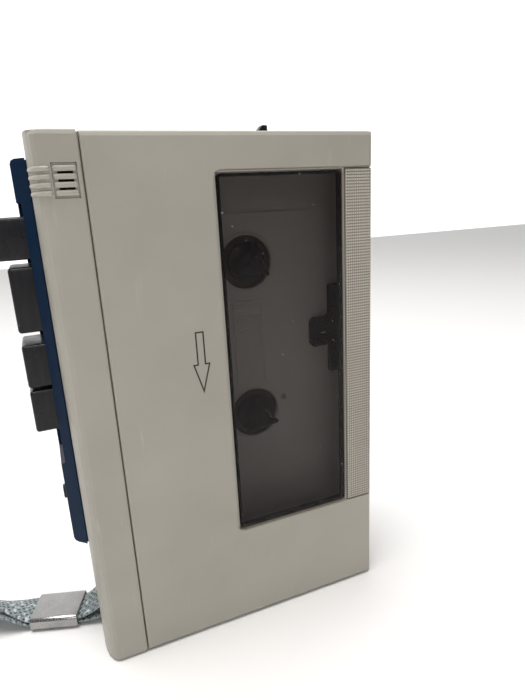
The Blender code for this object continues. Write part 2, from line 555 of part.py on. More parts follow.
def controls():
    """The side panel with its four keys and slide switch, the top switch, volume wheel and jacks."""
    y0, y1 = PANEL_Y
    outline = ((-FIT, y0), (-FIT, y1), (-2.6, y1), (-PANEL_OUT, y1 - 0.8), (-PANEL_OUT, y0 + 3.0))
    z0, z1 = PANEL_Z
    panel = rounded(prism(outline, 2, z0, z1), 1.0,
                    lambda a, b: a.x < -FIT - 0.1 and b.x < -FIT - 0.1 and abs(a.z - b.z) < 1e-4)
    well = prism(((-PANEL_OUT - 1, KEY_WELL_Z[0] - 3), (0.5, KEY_WELL_Z[0] + 1.5), (0.5, KEY_WELL_Z[1]),
                  (-PANEL_OUT - 1, KEY_WELL_Z[1])), 1, *KEY_WELL_Y)
    part("side_panel", "navy", panel, smooth=True, cuts=[
        well, block((-5, SWITCH_Y - 1.5, SWITCH_Z - 3.6), (1, SWITCH_Y + 1.5, SWITCH_Z + 3.6))])
    slots = []
    for name, (low, high, reach) in KEYS.items():
        middle = (low + high) / 2
        pivot = (-reach, (KEY_Y[0] + KEY_Y[1]) / 2, middle)
        cap = block((-reach, KEY_Y[0], low), (KEY_IN, KEY_Y[1], high))
        part(name, "black", rounded(cap, 0.7, on_plane(0, -reach)), pivot=pivot, smooth=True)
        bar = block((KEY_IN + FIT, 16.0, middle - 1.8), (8.4, 18.4, middle + 1.8))
        part(name.replace("_key", "_key_bar"), "steel", bar, pivot=pivot)
        slots.append(block((9, 15.0, middle - 2.4), (11.2, 18.8, middle + 2.4)))
    part("key_frame", "steel", block((9.6, 15.3, 59.0), (10.6, 20.6, 117.0)), cuts=slots)

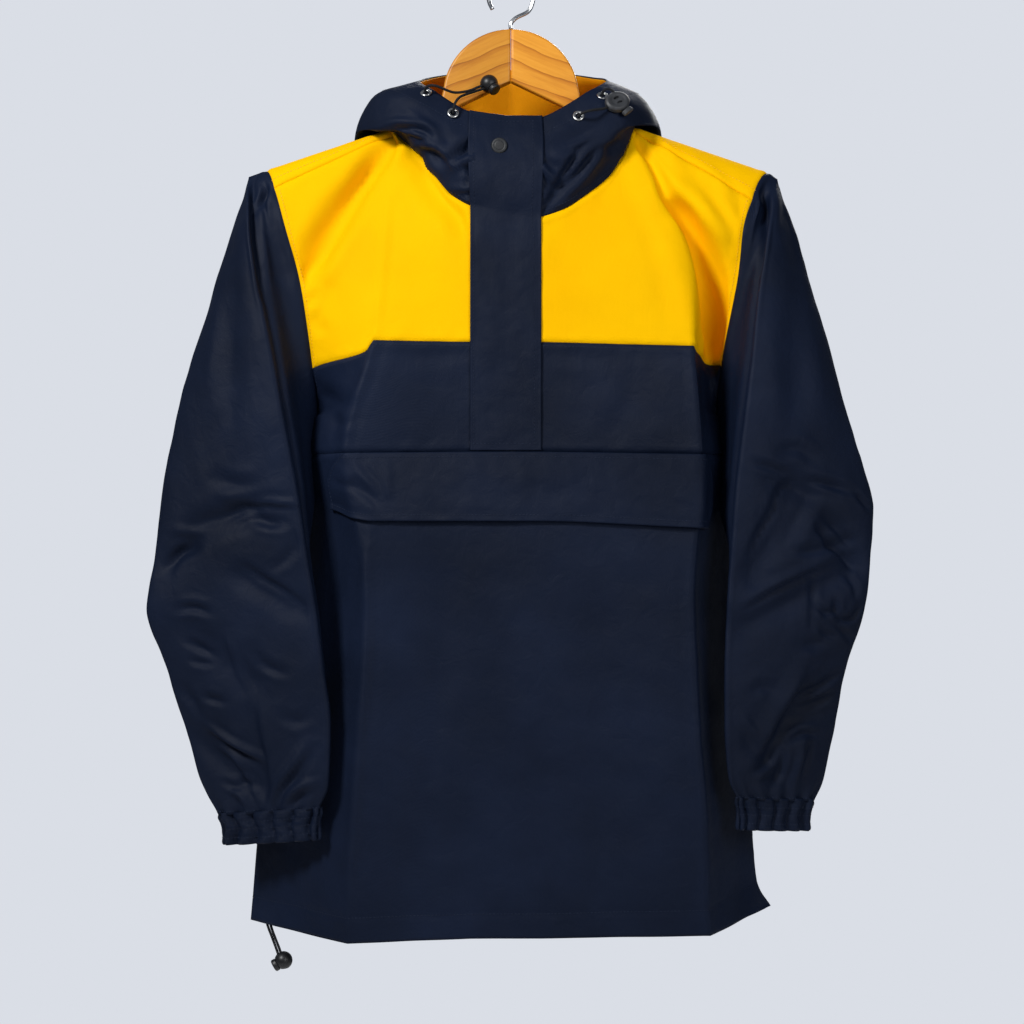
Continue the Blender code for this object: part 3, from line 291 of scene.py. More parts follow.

Set problem — Within the data above, pick out all lines holding the word "object".

Correct answer —
The Blender code for this object continues. Write part 2, from line 555 of part.py on. More parts follow.
Continue the Blender code for this object: part 3, from line 291 of scene.py. More parts follow.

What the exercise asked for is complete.